- Source excerpt
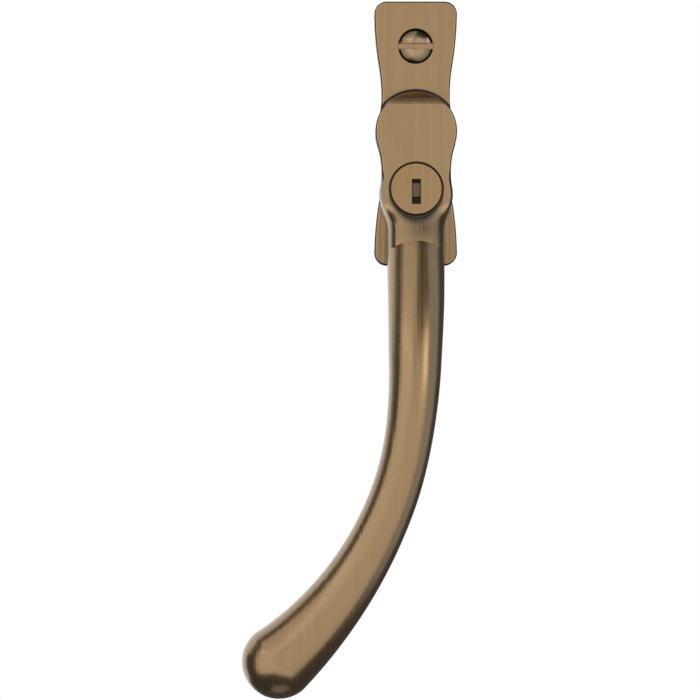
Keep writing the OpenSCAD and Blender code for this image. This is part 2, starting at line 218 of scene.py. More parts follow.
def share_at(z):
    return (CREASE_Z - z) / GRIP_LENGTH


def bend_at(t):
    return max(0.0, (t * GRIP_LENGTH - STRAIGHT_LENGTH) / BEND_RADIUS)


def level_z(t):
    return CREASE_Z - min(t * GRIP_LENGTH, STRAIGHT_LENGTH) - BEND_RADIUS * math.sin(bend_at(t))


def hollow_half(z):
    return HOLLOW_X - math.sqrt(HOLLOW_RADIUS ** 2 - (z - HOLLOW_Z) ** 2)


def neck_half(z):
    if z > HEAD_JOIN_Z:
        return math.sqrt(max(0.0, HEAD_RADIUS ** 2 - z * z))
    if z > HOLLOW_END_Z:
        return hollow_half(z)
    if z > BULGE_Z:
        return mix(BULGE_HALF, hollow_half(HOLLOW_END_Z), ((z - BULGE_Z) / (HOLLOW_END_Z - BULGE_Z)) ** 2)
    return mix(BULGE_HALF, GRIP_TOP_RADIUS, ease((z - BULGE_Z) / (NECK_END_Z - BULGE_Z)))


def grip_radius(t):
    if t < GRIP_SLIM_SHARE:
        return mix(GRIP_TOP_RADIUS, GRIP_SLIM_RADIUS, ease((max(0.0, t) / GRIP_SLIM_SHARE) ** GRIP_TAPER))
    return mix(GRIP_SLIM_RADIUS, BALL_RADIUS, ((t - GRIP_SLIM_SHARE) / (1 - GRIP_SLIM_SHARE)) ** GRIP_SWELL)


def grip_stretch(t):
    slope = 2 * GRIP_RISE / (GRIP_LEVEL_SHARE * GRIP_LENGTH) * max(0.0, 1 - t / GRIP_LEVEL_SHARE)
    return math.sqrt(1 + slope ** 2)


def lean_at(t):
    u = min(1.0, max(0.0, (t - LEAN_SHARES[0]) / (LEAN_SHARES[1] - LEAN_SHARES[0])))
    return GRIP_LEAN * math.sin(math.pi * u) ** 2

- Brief
Print the material above once more, exactly.

- Result for this task
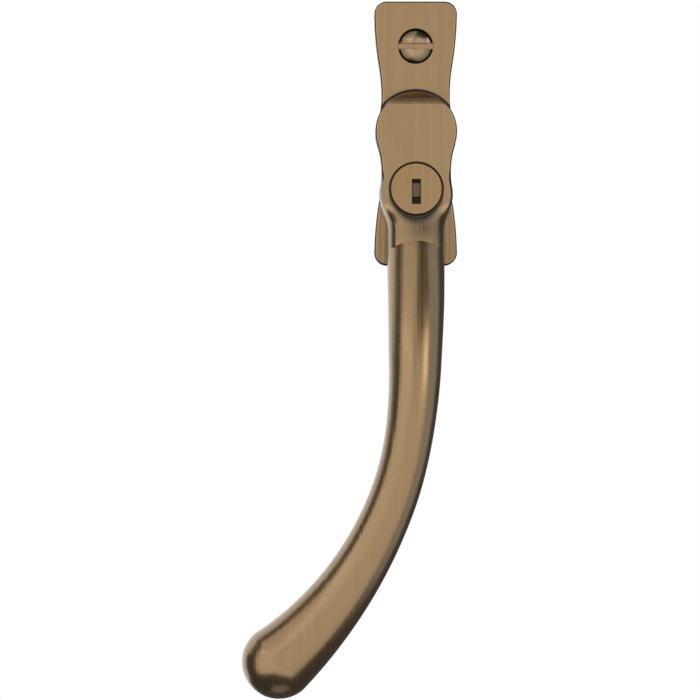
Keep writing the OpenSCAD and Blender code for this image. This is part 2, starting at line 218 of scene.py. More parts follow.
def share_at(z):
    return (CREASE_Z - z) / GRIP_LENGTH


def bend_at(t):
    return max(0.0, (t * GRIP_LENGTH - STRAIGHT_LENGTH) / BEND_RADIUS)


def level_z(t):
    return CREASE_Z - min(t * GRIP_LENGTH, STRAIGHT_LENGTH) - BEND_RADIUS * math.sin(bend_at(t))


def hollow_half(z):
    return HOLLOW_X - math.sqrt(HOLLOW_RADIUS ** 2 - (z - HOLLOW_Z) ** 2)


def neck_half(z):
    if z > HEAD_JOIN_Z:
        return math.sqrt(max(0.0, HEAD_RADIUS ** 2 - z * z))
    if z > HOLLOW_END_Z:
        return hollow_half(z)
    if z > BULGE_Z:
        return mix(BULGE_HALF, hollow_half(HOLLOW_END_Z), ((z - BULGE_Z) / (HOLLOW_END_Z - BULGE_Z)) ** 2)
    return mix(BULGE_HALF, GRIP_TOP_RADIUS, ease((z - BULGE_Z) / (NECK_END_Z - BULGE_Z)))


def grip_radius(t):
    if t < GRIP_SLIM_SHARE:
        return mix(GRIP_TOP_RADIUS, GRIP_SLIM_RADIUS, ease((max(0.0, t) / GRIP_SLIM_SHARE) ** GRIP_TAPER))
    return mix(GRIP_SLIM_RADIUS, BALL_RADIUS, ((t - GRIP_SLIM_SHARE) / (1 - GRIP_SLIM_SHARE)) ** GRIP_SWELL)


def grip_stretch(t):
    slope = 2 * GRIP_RISE / (GRIP_LEVEL_SHARE * GRIP_LENGTH) * max(0.0, 1 - t / GRIP_LEVEL_SHARE)
    return math.sqrt(1 + slope ** 2)


def lean_at(t):
    u = min(1.0, max(0.0, (t - LEAN_SHARES[0]) / (LEAN_SHARES[1] - LEAN_SHARES[0])))
    return GRIP_LEAN * math.sin(math.pi * u) ** 2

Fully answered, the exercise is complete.